The Board of Directors' mandate is the stewardship of the Company and its responsibilities include, without limitation to its general mandate, the following specific responsibilities:

  • Assigning to the various committees of directors the general responsibility for developing the Company’s approach to: (i) corporate governance and nomination of directors related issues; (ii) financial reporting and internal controls; and (iii) issues relating to compensation of officers and employees.
  • With the assistance of the Corporate Governance and Nominating Committee:

    
  • Developing the Company’s approach to corporate governance, including developing a set of corporate governance principles and guidelines specific to the Company.
  • Reviewing the composition of the Board of Directors and ensuring it respects its independence criteria.
  • Ensuring the integrity of the Chief Executive Officer and other senior officers, and that such officers create a culture of integrity throughout the organization.
  • Assessing, at least annually, the effectiveness of the Board of Directors as a whole; the committees of the Board of Directors; and the contribution of individual directors, including consideration of the appropriate size of the Board of Directors.
  • Ensuring that an appropriate review selection process is in place for new nominees to the Board of Directors.
  • Ensuring that an appropriate orientation and education program is in place for new members of the Board of Directors.
  • Approving disclosure and securities compliance policies, including communications policies of the Company.

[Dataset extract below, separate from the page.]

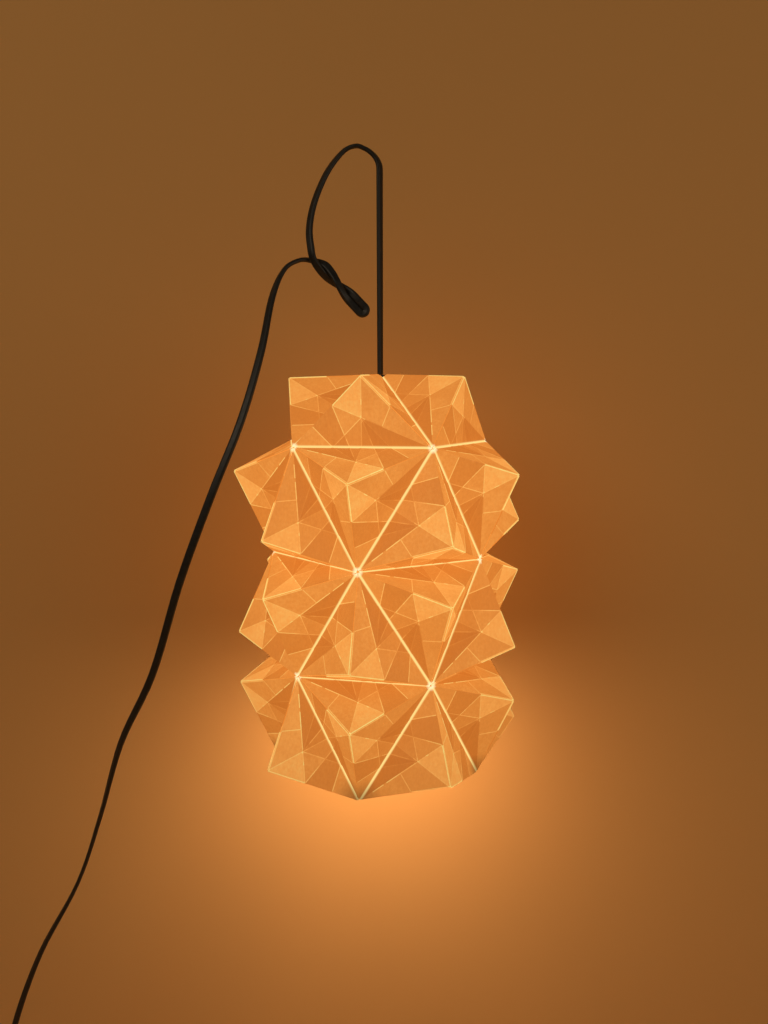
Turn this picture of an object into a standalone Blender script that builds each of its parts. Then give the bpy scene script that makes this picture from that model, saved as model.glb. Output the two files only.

  • With the assistance of the Audit Committee:

    
  • Recommending the appointment of the auditors and assessing the performance of the auditors.
  • Ensuring the integrity of the Company’s internal controls and management information systems.
  • Ensuring the Company's ethical behaviour and compliance with laws and regulations, audit and accounting principles and the Company's own governing documents.
  • Identifying the principal risks of the Company’s business and ensuring that appropriate systems are in place to manage these risks.
  • Reviewing and approving significant operational and financial matters and providing direction to management on these matters.
  • As required and agreed upon, providing assistance to shareholders concerning the integrity of the Company’s reported financial performance.

  • With the assistance of the Compensation Committee and the Chief Executive Officer, establishing appropriate performance criteria for the senior management team and approving the compensation of the senior management team. 
  • With the assistance of the Executive Vice President, Investor Relations, monitor and review feedback provided by the Company’s various stakeholders.
  • Succession planning and the selection, appointment, monitoring evaluation and, if necessary, the replacement of the senior management to ensure management succession.
  • The adoption of a strategic planning process, approval at least annually of a strategic plan that takes into account business opportunities and business risks identified by the Board and/or the Audit Committee and monitoring performance against such plans.
  • The review and approval of corporate objectives and goals applicable to the Company’s senior management.
  • Reviewing with senior management:

   
  • Major corporate decisions which require Board approval, and approving such decisions as they arise.
  • Major capital expenditure decisions (in excess of $2 million) unless previously authorized in a budget or plan by the Board of Directors.
  • Material decisions relating to senior personnel, development or operation of a mine, or matters relating to the environment, health or safety.

  • Performing such other functions as prescribed by law or assigned to the Board of Directors in the Company’s constating documents and by-laws.

IV. Miscellaneous

1. The members of the Board are expected to attend all meetings of Board of Directors unless prior notification of absence is provided.

2. The members of the Board are required to have reviewed board materials in advance of the meeting and be prepared to discuss such materials at the meeting.

Schedule “A”

Subject to the exemptions available under Multilateral Instrument 52-110 Audit Committees, the following individuals are considered to have a material relationship with the Company:

(a) an individual who is, or has been within the last three years, an employee or executive officer of the Company;

(b) an individual whose immediate family member is, or has been within the last three years, an executive officer of the Company;

(c) an individual who:

     (i) is a partner of a firm that is the Company’s internal or external auditor;
(ii) is an employee of that firm; or
(iii) was within the last three years a partner or employee of that firm and personally worked on the Company’s audit within that time;

(d) an individual whose spouse, minor child or stepchild, or child or stepchild who shares a home with the individual:
     (i) is a partner of a firm that is the Company’s internal or external auditor;
(ii) is an employee of that firm and participates in its audit, assurance or tax compliance (but not tax planning) practice, or
(iii) was within the last three years a partner or employee of that firm and personally worked on the Company’s audit within that time;

(e) an individual who, or whose immediate family member, is or has been within the last three years, an executive officer of an entity if any of the Company's current executive officers serves or served at the same time on the entity's compensation committee; and

(f) an individual who received, or whose immediate family member who is employed as an executive officer of the Company received, more than $75,000 in direct compensation from the Company during any 12-month period within the last three years, other than as remuneration for acting in his or her capacity as a member of the Board of Directors or any Board committee, or the receipt of fixed amounts of compensation under a retirement plan (including deferred compensation) for prior service for the Company if the compensation is not contingent in any way on continued service.